Step 4: Finish and serve. Once the chicken is fully cooked, take the pan off the heat. Squeeze the lemon juice directly over the chicken, then spoon any remaining garlic butter sauce from the pan over the top before serving.
What to Serve It With
Garlic butter chicken is rich and savory, so it pairs beautifully with something that can either soak up the sauce or offer a bit of freshness to balance it out. Creamy mashed potatoes or buttered egg noodles are a natural match, letting you use every last bit of that garlic butter. Rice works just as well if you want something lighter. For a fresher contrast, a simple green salad with a light vinaigrette or some roasted green vegetables — asparagus, green beans, or broccolini — rounds the meal out nicely.
If you want to turn this into a true one-pan meal, you can add baby potatoes or vegetables to the skillet during the last several minutes of cooking, letting them pick up some of that garlic butter flavor directly from the pan.
Tips for Getting It Right Every Time
A handful of small habits separate an average version of this dish from a genuinely great one.
Dry the chicken thoroughly before cooking. This is the single most important step for crispy skin, and it’s the one people are most likely to skip.
Don’t crowd the pan. If you’re doubling the recipe, cook the chicken in batches or use a larger skillet.

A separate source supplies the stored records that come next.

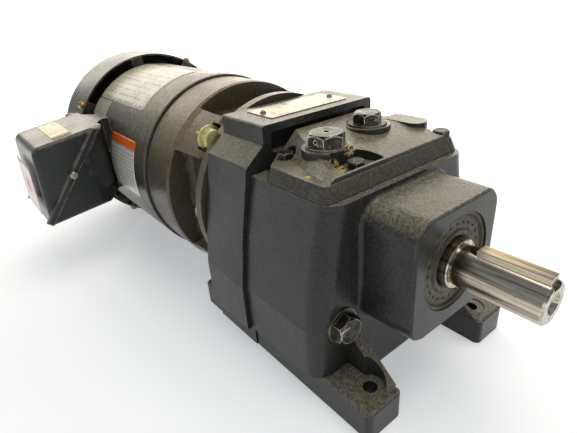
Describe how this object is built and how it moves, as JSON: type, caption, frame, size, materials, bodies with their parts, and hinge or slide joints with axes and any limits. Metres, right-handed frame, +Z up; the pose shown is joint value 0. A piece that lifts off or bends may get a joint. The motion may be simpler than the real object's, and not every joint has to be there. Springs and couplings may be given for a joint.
{
  "type": "inline helical gear reducer with motor",
  "caption": "Foot mounted inline helical gear reducer with a face mounted fan cooled motor; turns a keyed output shaft slowly from a fast motor shaft on the same line",
  "frame": {"origin": "centre of the four foot bolt holes, on the plane the feet stand on", "axes": "+X points out along the output shaft, +Z is up, -Y is the conduit box side"},
  "size_m": [0.519, 0.2535, 0.188],
  "materials": {
    "housing_paint": "satin",
    "adapter_paint": "satin",
    "motor_paint": "satin",
    "box_paint": "satin",
    "bright_steel": "satin",
    "gear_steel": "satin",
    "plug_steel": "satin",
    "yellow_zinc": "satin",
    "dark_screw": "matte",
    "cast_alloy": "matte",
    "plate_metal": "satin",
    "seal_rubber": "matte",
    "gasket_paper": "matte",
    "coupling_rubber": "matte",
    "lamination": "matte",
    "copper_winding": "satin",
    "fan_plastic": "matte"
  },
  "bodies": {
    "case": {"gear_housing": "housing_paint", "inspection_cover": "housing_paint", "cover_gasket": "gasket_paper", "cover_screws": "dark_screw", "breather_plug": "plug_steel", "fill_plug": "plug_steel", "drain_plug": "plug_steel", "level_plug": "plug_steel", "plug_washers": "plug_steel", "rear_housing": "housing_paint", "rear_gasket": "gasket_paper", "rear_housing_bolts": "dark_screw", "name_plate": "plate_metal", "name_plate_rivets": "plug_steel", "output_seal": "seal_rubber", "output_front_bearing_outer": "bright_steel", "output_rear_bearing_outer": "bright_steel", "intermediate_bearing_outers": "bright_steel", "input_bearing_outers": "bright_steel", "input_seal": "seal_rubber", "adapter_flange": "adapter_paint", "adapter_ribs": "adapter_paint", "adapter_rim": "adapter_paint", "adapter_bolts": "yellow_zinc", "motor_flange_bolts": "yellow_zinc", "motor_frame": "motor_paint", "front_end_bell": "cast_alloy", "rear_end_bell": "cast_alloy", "through_bolts": "dark_screw", "stator_core": "lamination", "stator_windings": "copper_winding", "motor_bearing_outers": "bright_steel", "fan_cover": "motor_paint", "fan_cover_screws": "yellow_zinc", "conduit_box_base": "box_paint", "conduit_box_cover": "box_paint", "conduit_box_screws": "plug_steel", "conduit_base_screws": "plug_steel"},
    "output_line": {"output_shaft": "bright_steel", "output_key": "bright_steel", "output_spacer": "gear_steel", "output_gear": "gear_steel", "output_gear_key": "bright_steel", "output_front_bearing_inner": "bright_steel", "output_rear_bearing_inner": "bright_steel"},
    "intermediate_line": {"intermediate_shaft": "gear_steel", "intermediate_gear": "gear_steel", "intermediate_gear_key": "bright_steel", "intermediate_bearing_inners": "bright_steel"},
    "input_line": {"input_shaft": "gear_steel", "input_bearing_inners": "bright_steel", "input_coupling_key": "bright_steel", "coupling_hub_input": "gear_steel", "coupling_spider": "coupling_rubber", "coupling_hub_motor": "gear_steel", "rotor_core": "cast_alloy", "motor_shaft": "bright_steel", "motor_shaft_key": "bright_steel", "motor_bearing_inners": "bright_steel", "cooling_fan": "fan_plastic"}
  },
  "joints": [
    {"name": "input_spin", "type": "hinge", "parent": "case", "child": "input_line", "pos_m": [0, 0, 0.09], "axis": [1, 0, 0], "continuous": true},
    {"name": "intermediate_spin", "type": "hinge", "parent": "case", "child": "intermediate_line", "pos_m": [0, 0, 0.0465], "axis": [1, 0, 0], "continuous": true},
    {"name": "output_spin", "type": "hinge", "parent": "case", "child": "output_line", "pos_m": [0, 0, 0.09], "axis": [1, 0, 0], "continuous": true}
  ],
  "couplings": [
    {"joint": "intermediate_spin", "follows": "input_spin", "ratio": -0.26087},
    {"joint": "output_spin", "follows": "input_spin", "ratio": 0.075362}
  ]
}
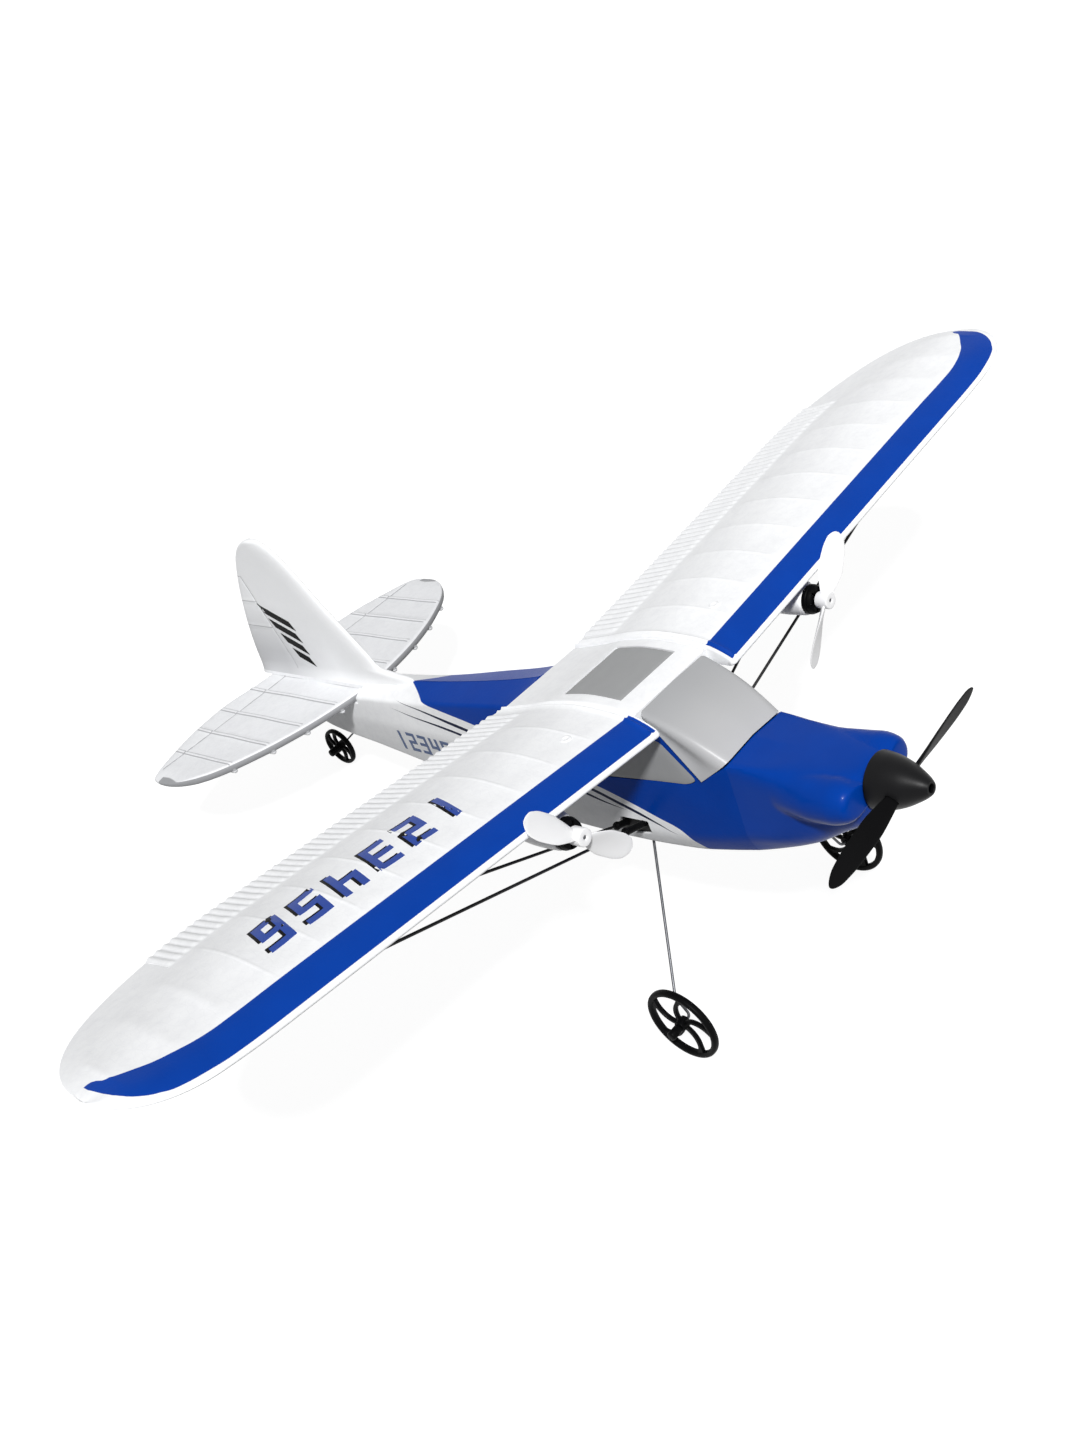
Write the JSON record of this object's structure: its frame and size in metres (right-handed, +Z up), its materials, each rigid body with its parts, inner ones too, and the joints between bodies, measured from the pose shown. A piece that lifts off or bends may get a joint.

Overcrowding causes the chicken to steam instead of sear, and you’ll lose that crisp texture entirely.
Use a meat thermometer. Chicken thighs are forgiving, but there’s still no need to guess. 165°F at the thickest part is your target, and a thermometer takes all the uncertainty out of it.
Let the chicken rest briefly before serving. A couple of minutes off the heat allows the juices to redistribute through the meat rather than running out onto the plate the moment you cut into it.
Don’t skip the resting period for the garlic. Smashed (rather than minced) garlic cooked gently in butter turns sweet and mellow rather than sharp. If it starts to brown too quickly, lower the heat slightly.